___ Dataset excerpts ___

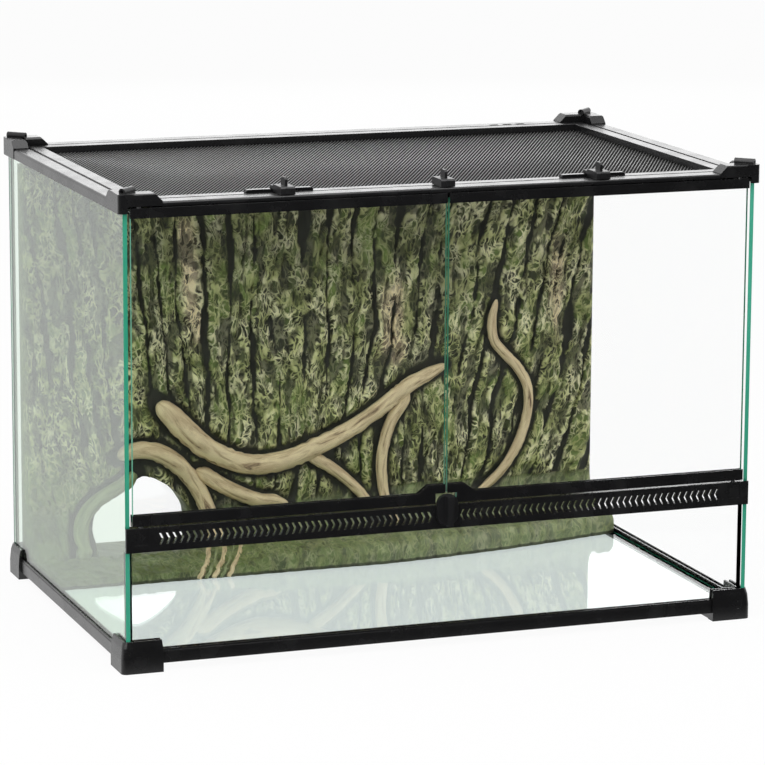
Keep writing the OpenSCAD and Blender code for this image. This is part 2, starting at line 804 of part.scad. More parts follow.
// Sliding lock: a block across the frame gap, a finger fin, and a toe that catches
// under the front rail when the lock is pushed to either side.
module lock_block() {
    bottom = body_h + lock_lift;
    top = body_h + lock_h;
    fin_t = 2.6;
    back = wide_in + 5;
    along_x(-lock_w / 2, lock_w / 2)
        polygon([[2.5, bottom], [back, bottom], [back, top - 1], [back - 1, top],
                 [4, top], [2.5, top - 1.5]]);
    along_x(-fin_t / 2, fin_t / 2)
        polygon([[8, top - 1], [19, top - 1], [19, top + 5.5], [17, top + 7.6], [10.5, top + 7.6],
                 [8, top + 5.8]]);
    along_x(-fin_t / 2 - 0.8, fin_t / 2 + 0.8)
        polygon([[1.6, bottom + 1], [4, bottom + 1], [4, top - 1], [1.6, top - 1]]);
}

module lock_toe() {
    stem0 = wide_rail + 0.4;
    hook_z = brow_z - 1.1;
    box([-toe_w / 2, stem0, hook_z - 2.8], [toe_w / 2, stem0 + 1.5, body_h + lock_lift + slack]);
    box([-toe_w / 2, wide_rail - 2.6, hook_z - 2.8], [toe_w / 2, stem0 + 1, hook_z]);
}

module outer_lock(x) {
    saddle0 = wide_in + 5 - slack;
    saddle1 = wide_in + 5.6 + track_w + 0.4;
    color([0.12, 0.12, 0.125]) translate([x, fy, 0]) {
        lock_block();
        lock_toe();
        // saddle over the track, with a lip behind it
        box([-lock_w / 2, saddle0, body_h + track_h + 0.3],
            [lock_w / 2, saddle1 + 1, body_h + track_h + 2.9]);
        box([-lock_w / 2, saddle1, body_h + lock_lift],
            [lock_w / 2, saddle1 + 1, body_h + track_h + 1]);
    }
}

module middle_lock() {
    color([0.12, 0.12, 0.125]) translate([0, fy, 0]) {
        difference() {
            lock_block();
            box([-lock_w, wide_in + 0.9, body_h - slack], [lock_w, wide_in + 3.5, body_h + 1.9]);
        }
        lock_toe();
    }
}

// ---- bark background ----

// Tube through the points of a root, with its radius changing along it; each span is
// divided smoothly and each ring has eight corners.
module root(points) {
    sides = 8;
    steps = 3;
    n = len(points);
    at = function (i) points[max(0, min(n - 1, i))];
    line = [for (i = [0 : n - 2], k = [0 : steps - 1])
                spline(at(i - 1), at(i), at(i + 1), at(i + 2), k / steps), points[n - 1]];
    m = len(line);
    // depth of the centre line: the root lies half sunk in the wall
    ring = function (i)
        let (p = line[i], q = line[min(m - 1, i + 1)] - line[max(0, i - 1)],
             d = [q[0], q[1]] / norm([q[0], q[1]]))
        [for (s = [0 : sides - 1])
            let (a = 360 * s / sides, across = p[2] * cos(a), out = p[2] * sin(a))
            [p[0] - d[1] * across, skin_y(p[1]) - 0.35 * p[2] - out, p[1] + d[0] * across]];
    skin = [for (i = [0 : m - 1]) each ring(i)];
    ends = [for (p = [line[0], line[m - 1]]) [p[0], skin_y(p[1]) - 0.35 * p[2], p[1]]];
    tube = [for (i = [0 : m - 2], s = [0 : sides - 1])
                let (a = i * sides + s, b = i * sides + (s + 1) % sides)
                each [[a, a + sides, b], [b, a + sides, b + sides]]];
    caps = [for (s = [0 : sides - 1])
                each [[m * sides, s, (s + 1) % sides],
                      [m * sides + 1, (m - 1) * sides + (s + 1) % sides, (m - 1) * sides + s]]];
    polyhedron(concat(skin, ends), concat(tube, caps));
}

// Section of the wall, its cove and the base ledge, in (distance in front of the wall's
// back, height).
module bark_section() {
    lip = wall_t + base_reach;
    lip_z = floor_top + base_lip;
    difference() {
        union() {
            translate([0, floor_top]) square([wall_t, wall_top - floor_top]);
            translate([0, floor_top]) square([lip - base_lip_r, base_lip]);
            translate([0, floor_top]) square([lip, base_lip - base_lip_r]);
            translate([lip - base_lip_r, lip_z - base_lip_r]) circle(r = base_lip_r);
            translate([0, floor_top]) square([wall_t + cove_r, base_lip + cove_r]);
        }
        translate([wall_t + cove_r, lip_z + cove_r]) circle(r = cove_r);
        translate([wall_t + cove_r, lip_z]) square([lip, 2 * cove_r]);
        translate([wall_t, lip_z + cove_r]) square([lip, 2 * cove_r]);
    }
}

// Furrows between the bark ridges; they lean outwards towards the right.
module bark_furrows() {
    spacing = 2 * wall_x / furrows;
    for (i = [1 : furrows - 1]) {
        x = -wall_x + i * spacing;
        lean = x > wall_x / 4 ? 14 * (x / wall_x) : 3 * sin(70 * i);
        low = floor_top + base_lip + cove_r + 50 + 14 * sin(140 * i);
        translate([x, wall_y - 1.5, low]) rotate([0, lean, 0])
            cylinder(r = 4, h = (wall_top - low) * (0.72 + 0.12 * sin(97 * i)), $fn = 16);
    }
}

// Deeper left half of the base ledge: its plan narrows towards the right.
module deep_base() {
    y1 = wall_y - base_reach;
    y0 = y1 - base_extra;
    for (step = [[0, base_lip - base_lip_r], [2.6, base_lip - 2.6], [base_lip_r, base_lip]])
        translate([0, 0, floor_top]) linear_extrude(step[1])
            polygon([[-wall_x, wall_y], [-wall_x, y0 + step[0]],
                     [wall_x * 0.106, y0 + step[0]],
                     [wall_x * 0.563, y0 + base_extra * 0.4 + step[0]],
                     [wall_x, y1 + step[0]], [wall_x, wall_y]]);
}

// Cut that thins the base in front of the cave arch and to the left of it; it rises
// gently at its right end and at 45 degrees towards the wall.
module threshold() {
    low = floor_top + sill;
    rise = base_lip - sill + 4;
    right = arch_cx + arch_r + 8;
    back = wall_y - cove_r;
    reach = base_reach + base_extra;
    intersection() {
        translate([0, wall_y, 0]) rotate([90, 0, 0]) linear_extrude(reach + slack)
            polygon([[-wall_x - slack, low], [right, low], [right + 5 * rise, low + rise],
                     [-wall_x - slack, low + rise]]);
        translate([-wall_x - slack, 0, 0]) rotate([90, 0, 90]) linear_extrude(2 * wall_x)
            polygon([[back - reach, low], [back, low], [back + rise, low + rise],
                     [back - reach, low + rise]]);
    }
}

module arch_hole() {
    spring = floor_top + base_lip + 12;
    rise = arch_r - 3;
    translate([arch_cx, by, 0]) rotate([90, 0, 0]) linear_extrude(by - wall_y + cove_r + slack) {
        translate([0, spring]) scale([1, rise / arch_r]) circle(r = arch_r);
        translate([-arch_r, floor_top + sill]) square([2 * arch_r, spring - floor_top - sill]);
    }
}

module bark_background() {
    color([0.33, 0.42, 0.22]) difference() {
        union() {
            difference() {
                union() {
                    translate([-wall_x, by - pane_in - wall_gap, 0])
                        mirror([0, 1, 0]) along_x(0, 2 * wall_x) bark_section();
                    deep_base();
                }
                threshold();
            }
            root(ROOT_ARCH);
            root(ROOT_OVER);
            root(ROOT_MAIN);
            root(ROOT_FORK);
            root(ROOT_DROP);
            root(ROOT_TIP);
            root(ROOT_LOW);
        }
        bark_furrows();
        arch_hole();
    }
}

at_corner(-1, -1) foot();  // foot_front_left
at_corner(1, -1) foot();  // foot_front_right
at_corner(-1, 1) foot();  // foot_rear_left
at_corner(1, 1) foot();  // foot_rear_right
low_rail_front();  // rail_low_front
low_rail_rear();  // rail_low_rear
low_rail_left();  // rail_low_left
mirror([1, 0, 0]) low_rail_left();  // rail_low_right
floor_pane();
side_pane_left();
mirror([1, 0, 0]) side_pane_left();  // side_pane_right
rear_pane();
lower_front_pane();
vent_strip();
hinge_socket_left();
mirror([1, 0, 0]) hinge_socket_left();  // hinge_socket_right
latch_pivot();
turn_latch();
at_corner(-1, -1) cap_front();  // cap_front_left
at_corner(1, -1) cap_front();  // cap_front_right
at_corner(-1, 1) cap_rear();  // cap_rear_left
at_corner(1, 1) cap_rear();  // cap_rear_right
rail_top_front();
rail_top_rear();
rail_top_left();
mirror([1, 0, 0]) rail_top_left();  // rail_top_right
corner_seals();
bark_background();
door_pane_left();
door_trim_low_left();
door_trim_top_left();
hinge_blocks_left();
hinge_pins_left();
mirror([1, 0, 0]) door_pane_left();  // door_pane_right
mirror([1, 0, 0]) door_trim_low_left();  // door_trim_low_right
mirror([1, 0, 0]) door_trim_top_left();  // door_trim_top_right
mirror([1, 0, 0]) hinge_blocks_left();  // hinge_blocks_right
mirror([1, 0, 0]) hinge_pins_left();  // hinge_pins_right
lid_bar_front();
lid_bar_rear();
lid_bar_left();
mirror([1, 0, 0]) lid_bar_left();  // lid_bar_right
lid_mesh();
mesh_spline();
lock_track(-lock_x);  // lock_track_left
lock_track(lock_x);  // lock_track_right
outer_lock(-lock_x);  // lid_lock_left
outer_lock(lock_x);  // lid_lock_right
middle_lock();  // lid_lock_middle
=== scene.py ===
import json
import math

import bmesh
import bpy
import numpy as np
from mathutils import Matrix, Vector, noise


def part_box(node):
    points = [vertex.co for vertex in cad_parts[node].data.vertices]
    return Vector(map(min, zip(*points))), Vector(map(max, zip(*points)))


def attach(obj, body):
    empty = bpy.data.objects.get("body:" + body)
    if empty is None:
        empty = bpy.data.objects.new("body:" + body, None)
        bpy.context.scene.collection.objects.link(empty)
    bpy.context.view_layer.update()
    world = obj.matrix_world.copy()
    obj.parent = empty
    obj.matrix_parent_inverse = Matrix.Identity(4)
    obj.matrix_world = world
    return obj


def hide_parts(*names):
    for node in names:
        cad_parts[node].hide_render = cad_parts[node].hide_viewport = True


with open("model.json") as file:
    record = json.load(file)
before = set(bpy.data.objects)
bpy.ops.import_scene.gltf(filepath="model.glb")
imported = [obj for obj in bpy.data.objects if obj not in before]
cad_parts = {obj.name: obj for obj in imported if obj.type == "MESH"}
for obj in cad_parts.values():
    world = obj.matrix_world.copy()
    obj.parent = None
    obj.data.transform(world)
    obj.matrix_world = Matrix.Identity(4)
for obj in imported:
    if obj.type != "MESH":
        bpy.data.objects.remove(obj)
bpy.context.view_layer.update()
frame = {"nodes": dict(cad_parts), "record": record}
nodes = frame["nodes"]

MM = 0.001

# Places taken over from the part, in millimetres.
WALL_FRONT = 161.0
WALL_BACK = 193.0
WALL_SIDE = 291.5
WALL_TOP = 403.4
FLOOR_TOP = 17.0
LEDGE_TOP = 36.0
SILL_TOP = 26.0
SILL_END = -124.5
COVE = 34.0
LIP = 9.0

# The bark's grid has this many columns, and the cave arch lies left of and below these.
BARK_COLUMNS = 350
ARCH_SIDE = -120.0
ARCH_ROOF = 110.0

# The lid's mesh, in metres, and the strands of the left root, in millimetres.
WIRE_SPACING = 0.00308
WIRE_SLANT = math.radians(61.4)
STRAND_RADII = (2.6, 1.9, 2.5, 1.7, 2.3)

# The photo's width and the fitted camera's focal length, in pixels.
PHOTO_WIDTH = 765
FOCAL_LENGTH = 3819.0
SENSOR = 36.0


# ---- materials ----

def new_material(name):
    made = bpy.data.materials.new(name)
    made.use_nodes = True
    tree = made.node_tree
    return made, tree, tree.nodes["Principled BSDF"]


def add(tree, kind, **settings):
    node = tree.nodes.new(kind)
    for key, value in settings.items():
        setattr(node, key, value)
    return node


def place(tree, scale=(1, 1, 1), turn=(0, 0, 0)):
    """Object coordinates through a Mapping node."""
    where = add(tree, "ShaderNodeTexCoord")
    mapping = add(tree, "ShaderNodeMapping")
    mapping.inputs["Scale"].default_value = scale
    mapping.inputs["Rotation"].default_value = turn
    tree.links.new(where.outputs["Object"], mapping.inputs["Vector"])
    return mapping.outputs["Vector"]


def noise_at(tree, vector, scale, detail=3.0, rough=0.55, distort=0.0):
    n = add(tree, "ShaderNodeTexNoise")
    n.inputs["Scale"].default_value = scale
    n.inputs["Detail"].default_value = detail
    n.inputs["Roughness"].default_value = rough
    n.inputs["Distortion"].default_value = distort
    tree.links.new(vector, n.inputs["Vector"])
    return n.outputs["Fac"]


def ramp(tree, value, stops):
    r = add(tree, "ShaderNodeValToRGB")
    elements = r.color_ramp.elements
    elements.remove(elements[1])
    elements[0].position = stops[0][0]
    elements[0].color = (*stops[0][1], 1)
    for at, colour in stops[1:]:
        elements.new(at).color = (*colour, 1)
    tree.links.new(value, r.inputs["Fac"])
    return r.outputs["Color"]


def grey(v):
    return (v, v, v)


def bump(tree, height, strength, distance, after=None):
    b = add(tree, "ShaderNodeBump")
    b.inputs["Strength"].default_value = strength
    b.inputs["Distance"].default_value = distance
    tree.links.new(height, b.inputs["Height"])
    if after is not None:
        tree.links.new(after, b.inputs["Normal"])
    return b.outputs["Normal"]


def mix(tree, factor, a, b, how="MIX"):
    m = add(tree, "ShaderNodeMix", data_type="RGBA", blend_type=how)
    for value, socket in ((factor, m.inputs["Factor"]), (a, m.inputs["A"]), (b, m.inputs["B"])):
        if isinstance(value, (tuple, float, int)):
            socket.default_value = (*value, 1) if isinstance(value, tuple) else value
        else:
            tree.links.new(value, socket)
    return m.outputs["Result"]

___
___ Dataset excerpts ___

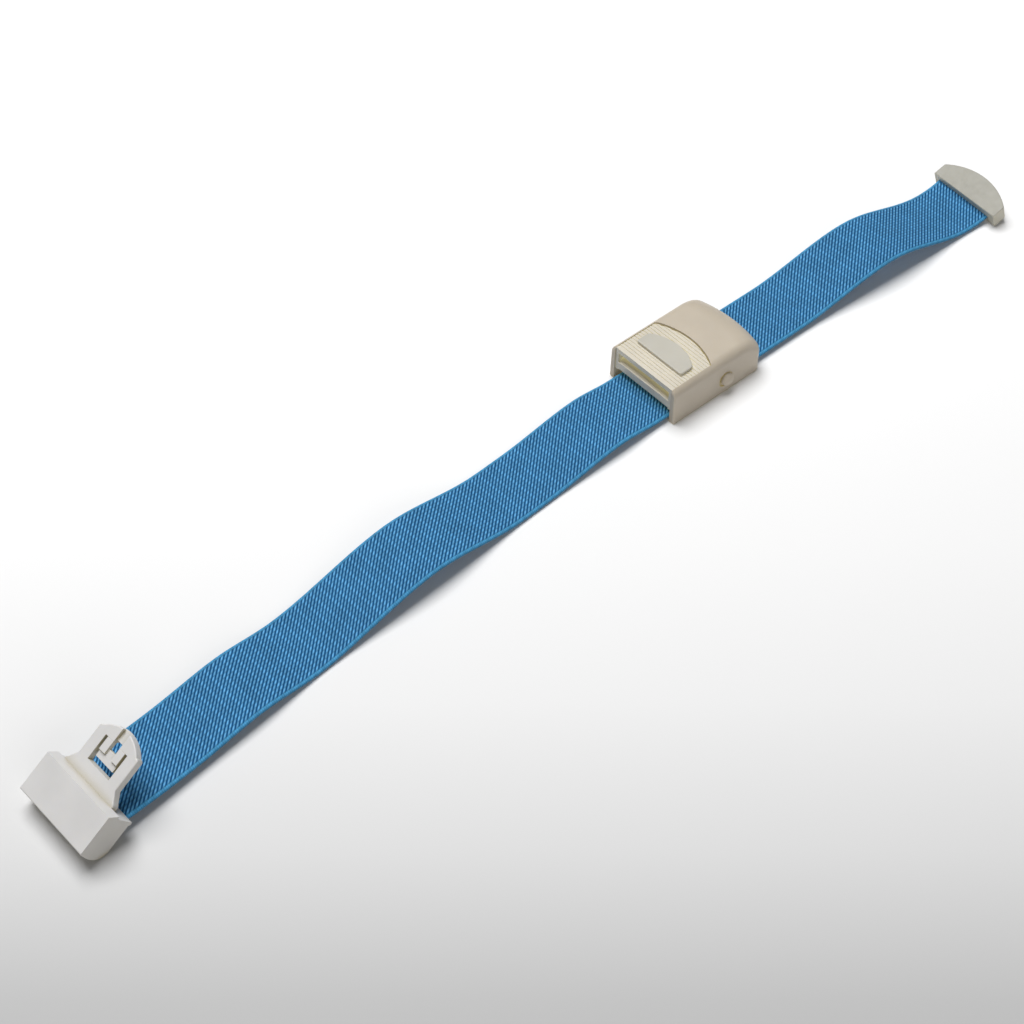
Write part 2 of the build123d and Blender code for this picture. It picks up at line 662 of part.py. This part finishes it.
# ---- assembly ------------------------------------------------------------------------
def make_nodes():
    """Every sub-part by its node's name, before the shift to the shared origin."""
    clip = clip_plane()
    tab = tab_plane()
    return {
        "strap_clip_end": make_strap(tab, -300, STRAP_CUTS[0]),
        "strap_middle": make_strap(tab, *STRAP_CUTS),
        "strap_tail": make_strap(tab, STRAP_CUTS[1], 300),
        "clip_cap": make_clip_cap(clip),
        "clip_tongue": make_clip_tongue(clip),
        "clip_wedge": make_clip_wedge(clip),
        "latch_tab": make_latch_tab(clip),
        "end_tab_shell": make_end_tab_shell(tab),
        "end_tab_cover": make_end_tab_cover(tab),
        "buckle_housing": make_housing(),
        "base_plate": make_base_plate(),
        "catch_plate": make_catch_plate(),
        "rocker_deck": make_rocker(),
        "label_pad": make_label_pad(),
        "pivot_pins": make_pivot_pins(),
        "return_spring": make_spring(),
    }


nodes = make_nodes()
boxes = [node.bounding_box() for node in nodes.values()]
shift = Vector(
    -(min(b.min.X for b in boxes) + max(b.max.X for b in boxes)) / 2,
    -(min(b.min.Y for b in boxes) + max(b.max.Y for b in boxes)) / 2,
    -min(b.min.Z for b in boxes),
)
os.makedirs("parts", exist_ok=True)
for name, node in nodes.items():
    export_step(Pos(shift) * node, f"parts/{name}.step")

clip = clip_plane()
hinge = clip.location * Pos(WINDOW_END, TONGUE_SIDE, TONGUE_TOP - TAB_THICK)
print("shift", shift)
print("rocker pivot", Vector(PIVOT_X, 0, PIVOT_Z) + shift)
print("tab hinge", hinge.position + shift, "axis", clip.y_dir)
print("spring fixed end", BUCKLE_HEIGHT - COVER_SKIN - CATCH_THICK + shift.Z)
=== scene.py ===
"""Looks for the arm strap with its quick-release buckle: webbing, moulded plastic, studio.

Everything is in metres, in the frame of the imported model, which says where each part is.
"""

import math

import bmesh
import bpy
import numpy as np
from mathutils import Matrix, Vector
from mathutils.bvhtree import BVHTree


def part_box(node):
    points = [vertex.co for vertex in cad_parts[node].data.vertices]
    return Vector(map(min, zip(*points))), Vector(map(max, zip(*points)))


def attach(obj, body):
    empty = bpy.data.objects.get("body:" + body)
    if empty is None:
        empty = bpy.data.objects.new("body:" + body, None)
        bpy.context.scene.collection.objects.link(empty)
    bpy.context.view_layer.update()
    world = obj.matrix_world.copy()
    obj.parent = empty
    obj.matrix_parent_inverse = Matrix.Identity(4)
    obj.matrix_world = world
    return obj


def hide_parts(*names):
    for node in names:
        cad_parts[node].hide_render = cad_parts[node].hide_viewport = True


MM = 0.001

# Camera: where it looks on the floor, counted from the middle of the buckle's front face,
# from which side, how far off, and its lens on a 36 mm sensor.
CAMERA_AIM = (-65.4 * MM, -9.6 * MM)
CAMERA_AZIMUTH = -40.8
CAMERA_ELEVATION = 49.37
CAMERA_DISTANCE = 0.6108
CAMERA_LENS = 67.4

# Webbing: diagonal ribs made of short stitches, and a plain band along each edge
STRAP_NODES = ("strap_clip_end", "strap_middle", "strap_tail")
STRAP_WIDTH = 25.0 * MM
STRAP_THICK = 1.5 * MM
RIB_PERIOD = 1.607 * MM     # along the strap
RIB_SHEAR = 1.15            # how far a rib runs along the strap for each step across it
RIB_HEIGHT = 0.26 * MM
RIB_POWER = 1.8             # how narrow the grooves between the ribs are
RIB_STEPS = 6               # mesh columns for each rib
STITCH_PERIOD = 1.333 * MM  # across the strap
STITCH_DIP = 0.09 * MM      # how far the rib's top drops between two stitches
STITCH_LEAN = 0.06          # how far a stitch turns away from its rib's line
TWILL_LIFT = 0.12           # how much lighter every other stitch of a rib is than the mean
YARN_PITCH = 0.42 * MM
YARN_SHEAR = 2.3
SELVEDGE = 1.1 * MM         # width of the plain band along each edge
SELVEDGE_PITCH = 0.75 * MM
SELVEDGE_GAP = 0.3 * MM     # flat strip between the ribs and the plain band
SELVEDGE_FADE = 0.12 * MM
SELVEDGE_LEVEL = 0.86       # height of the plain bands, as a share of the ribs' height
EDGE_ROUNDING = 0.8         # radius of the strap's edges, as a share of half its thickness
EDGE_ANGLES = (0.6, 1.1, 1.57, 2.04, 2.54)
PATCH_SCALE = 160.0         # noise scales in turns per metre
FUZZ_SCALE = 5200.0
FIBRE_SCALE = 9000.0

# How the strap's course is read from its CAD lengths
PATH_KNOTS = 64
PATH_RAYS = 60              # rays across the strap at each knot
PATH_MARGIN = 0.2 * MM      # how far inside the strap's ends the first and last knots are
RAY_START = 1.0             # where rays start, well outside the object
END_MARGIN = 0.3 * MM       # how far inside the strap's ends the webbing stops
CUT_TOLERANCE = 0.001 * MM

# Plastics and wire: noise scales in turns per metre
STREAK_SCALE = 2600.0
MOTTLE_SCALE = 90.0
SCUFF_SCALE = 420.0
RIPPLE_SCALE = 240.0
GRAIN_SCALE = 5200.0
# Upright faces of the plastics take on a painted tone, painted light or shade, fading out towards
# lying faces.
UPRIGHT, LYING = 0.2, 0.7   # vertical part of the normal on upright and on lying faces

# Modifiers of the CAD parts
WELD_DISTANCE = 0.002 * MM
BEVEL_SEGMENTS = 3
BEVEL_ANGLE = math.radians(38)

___

The request: The line with "Keep writing the" marks the start and the line with "---- bark background" marks the end; transcribe every line in that stretch, unchanged.

Output of the task:
Keep writing the OpenSCAD and Blender code for this image. This is part 2, starting at line 804 of part.scad. More parts follow.
// Sliding lock: a block across the frame gap, a finger fin, and a toe that catches
// under the front rail when the lock is pushed to either side.
module lock_block() {
    bottom = body_h + lock_lift;
    top = body_h + lock_h;
    fin_t = 2.6;
    back = wide_in + 5;
    along_x(-lock_w / 2, lock_w / 2)
        polygon([[2.5, bottom], [back, bottom], [back, top - 1], [back - 1, top],
                 [4, top], [2.5, top - 1.5]]);
    along_x(-fin_t / 2, fin_t / 2)
        polygon([[8, top - 1], [19, top - 1], [19, top + 5.5], [17, top + 7.6], [10.5, top + 7.6],
                 [8, top + 5.8]]);
    along_x(-fin_t / 2 - 0.8, fin_t / 2 + 0.8)
        polygon([[1.6, bottom + 1], [4, bottom + 1], [4, top - 1], [1.6, top - 1]]);
}

module lock_toe() {
    stem0 = wide_rail + 0.4;
    hook_z = brow_z - 1.1;
    box([-toe_w / 2, stem0, hook_z - 2.8], [toe_w / 2, stem0 + 1.5, body_h + lock_lift + slack]);
    box([-toe_w / 2, wide_rail - 2.6, hook_z - 2.8], [toe_w / 2, stem0 + 1, hook_z]);
}

module outer_lock(x) {
    saddle0 = wide_in + 5 - slack;
    saddle1 = wide_in + 5.6 + track_w + 0.4;
    color([0.12, 0.12, 0.125]) translate([x, fy, 0]) {
        lock_block();
        lock_toe();
        // saddle over the track, with a lip behind it
        box([-lock_w / 2, saddle0, body_h + track_h + 0.3],
            [lock_w / 2, saddle1 + 1, body_h + track_h + 2.9]);
        box([-lock_w / 2, saddle1, body_h + lock_lift],
            [lock_w / 2, saddle1 + 1, body_h + track_h + 1]);
    }
}

module middle_lock() {
    color([0.12, 0.12, 0.125]) translate([0, fy, 0]) {
        difference() {
            lock_block();
            box([-lock_w, wide_in + 0.9, body_h - slack], [lock_w, wide_in + 3.5, body_h + 1.9]);
        }
        lock_toe();
    }
}

// ---- bark background ----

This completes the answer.